One could suspect a main reason Col. (Ret.) Leonard Griggs, P.E., was rehired as director at Lambert St. Louis International is he was seen as the man who could get it done. He knew the territory, having served as Lambert's director for ten years before becoming the FAA's Assistant (now Associate) Administrator for Airports. He was now connected to Washington, a connection which he admits can be beneficial, even at a hub airport, which is already a system priority.

Says Griggs, "When I left the FAA (1993), we had an airline that was in bankruptcy and we had an airport expansion program that had gone on the shelf because the economy had been in a recession.

"We did an innovative thing. We decided the best way to do this was the city floated a $75 million bond issue and in essence bought the assets by which TWA was operating, including the gates, all the equipment - the tugs, the typewriters - everything that they operated at Lambert we owned, with the exception of a few jetways that we acquired later.

"It was probably one of the smartest moves we ever made because what it did for us, it not only brought them out of bankruptcy, it not only assured that they pay us a surcharge, we also acquired property rights. This became very, very important when TWA went bankrupt the second time and we were dealing with American Airlines."

Concurrently, Lambert officials were diligently working on creating a new master plan that would clearly outline the future of the Midwestern hub. They hired Leigh Fisher Asso-ciates as the consulting firm, and eventually nine options were drawn out, as well as a do-nothing scenario and building a brand new airport.

Explains Griggs, "We needed to be able to handle 632,000 operations and 40 million people by the year 2015. I think it's still a valid finding, irrespective of what happened on 9/11."

The plan decided upon is called W-1W, and its key component is construction of a new, staggered 9,000-foot runway. It also calls for moving the National Guard so that property is available for an additional terminal building, and the purchase of nearly 2,000 homes.

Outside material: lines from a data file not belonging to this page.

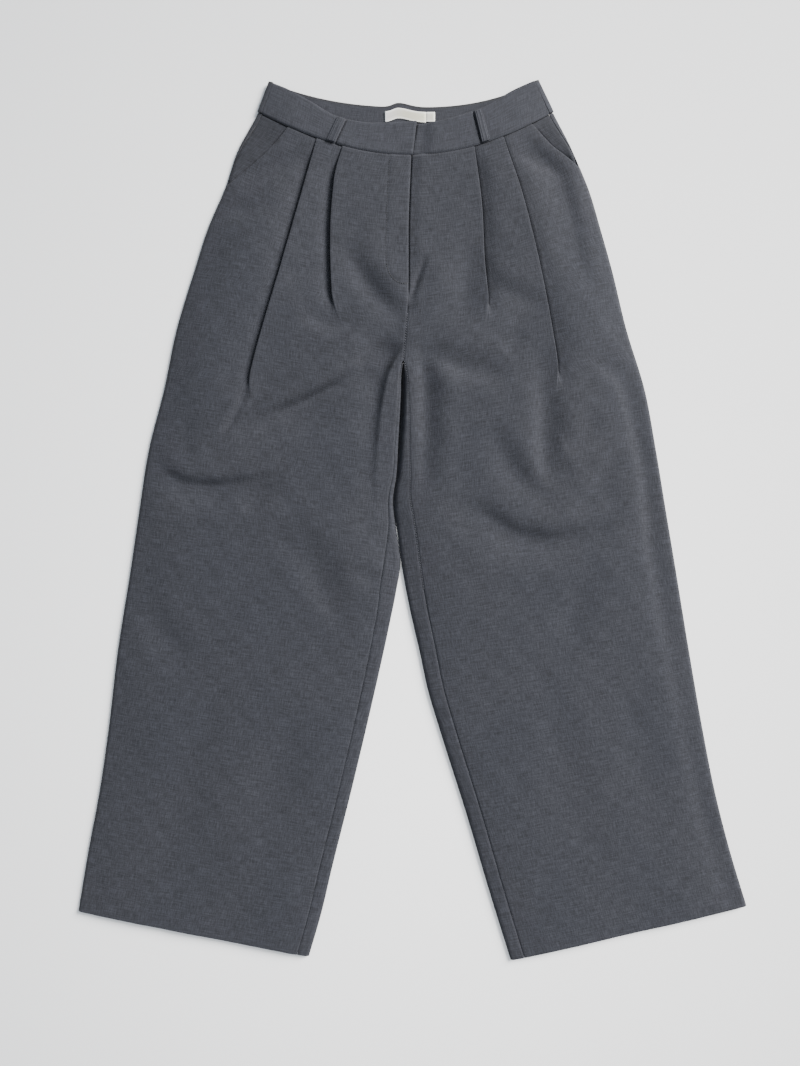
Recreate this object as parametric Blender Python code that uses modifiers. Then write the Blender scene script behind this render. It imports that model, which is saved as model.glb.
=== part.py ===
"""Pleated dress trousers, laid flat on the ground with the front up.

Lengths are in millimetres until a mesh is made. +X is the wearer's left, +Y points to the waist
and +Z is up. The origin is in the middle of the underside. Each half is a tube of cloth pressed
flat: a front layer on top, a back layer on the ground, and a rounded fold along each side.

A row runs across a half, from its inner edge to its side fold. It is named by the y of its inner
end. A place on a row is the distance in from the side fold, or the distance out from the inner
edge. A lap is a place around a fold: above 1 it is on top, below -1 it is underneath, and the
fold's nose lies between.
"""

import bpy
import numpy as np

MM = 0.001

# Walls and gaps
CLOTH = 1.0                  # one layer of suiting
BAND = 1.6                   # the waistband is two layers and a stiffener
SEAM = 0.3                   # gap between pieces that are sewn together
PLY = CLOTH + 0.5            # from the middle of one pleat layer to the next

# Heights of the middle of the cloth
GROUND = CLOTH / 2           # back layer
NOSE = 2.6                   # middle of a fold's nose
NOSE_HALF = 0.6              # half the height of the nose's upright part
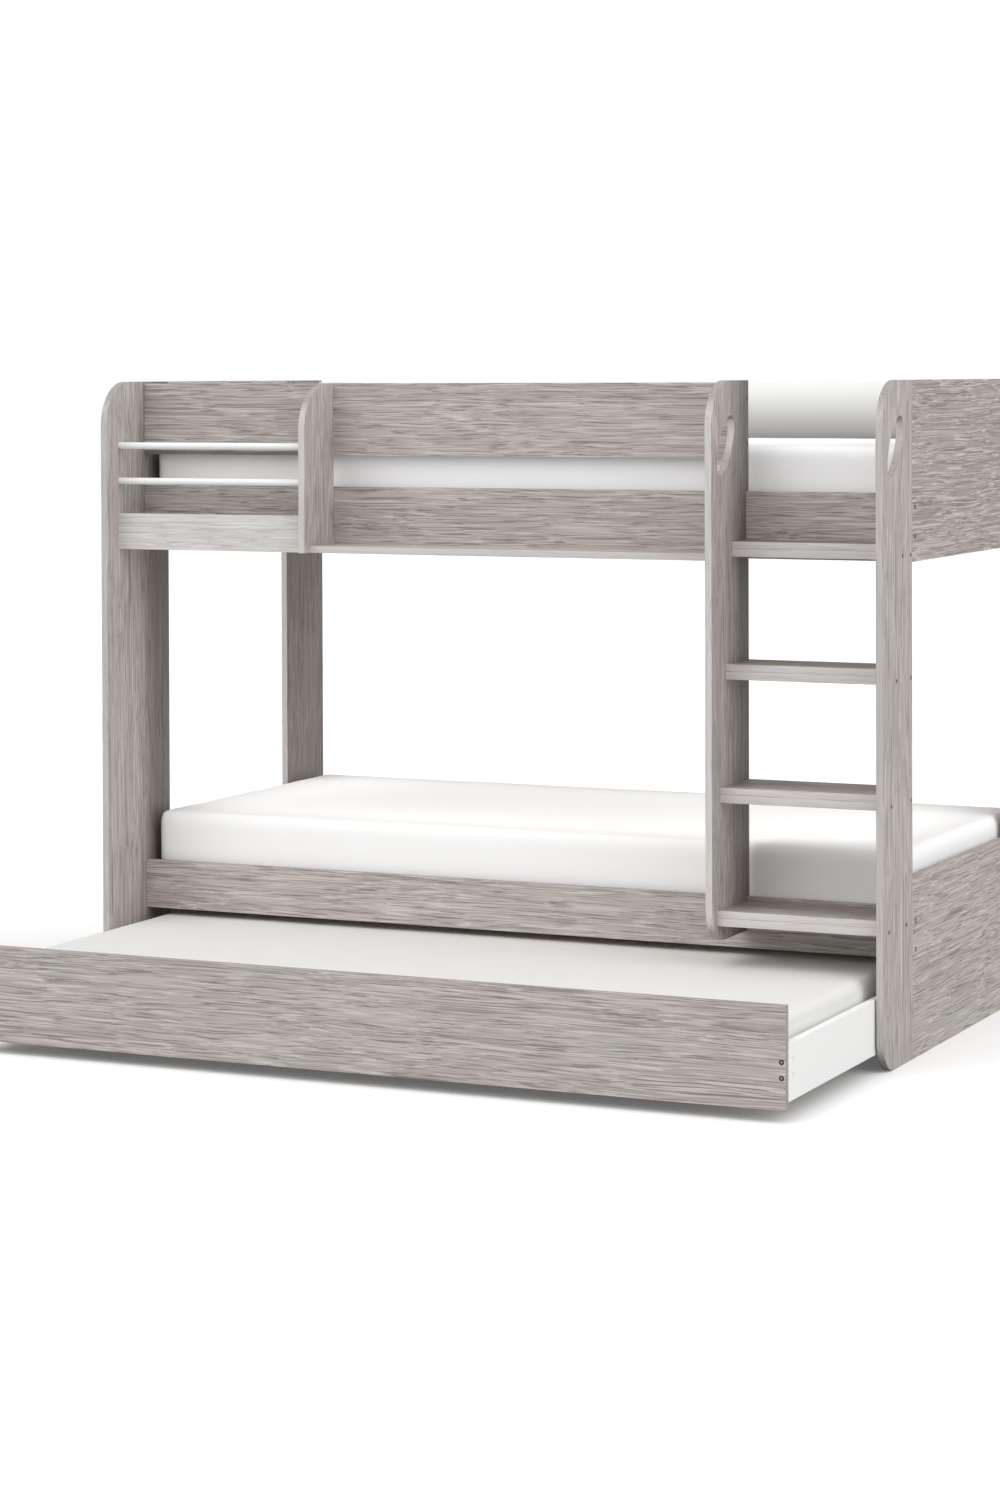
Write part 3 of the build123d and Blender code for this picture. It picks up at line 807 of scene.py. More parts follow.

"The new runway will open up this airport to where we can shoot simultaneous, IFR, Cat-3 approaches with independent departures," says Griggs. "We add over 43 percent to our capacity - in some weather conditions, almost 100 percent - and the FAA estimates it will save delay costs over a ten-year period at Lambert alone of $1.9 billion. Nationwide, because of Lambert's location geographically, it would save $5.1 billion. It became, in the FAA's way of thinking, a very cost-effective way of doing business."

FINANCING THE PLAN

As Griggs explains, even though TWA was out of bankruptcy as the expansion plan progressed, a critical element that remained was putting together a funding plan that would not prove too onerous to the hub operation and the other carriers, most notably Southwest, which today operates some 75 flight a day, with the potential for up to 140 a day.

"We tried to present to the TWA board a plan by which minimum money of theirs was involved," says Griggs. "We got a letter of intent [LOI] from the federal government for $140 million. We were, I think, the first airport in the nation that floated an LOI-backed bond. We took PFCs [passenger facility charges] and pledged every dime that we could toward this project.

"We told the airlines that, of a $1.109 billion program, your share of this debt, none of it will go to your bottom line until the year 2005 or 2006. I think we put together a package that was attractive, particularly to Southwest and TWA. When American came in, they thought it was one of the more innovative financial packages they'd seen."

The future of the airport, says Griggs, rests largely on commercial aviation, particularly Southwest and American, which has hubs at Dallas-Ft. Worth and at Chicago, the latter being a mere 300 miles to the north.

Says Griggs, "The characteristic of our flights may change [from TWA's routes], but I think that within five years we'll be the second largest hub with American."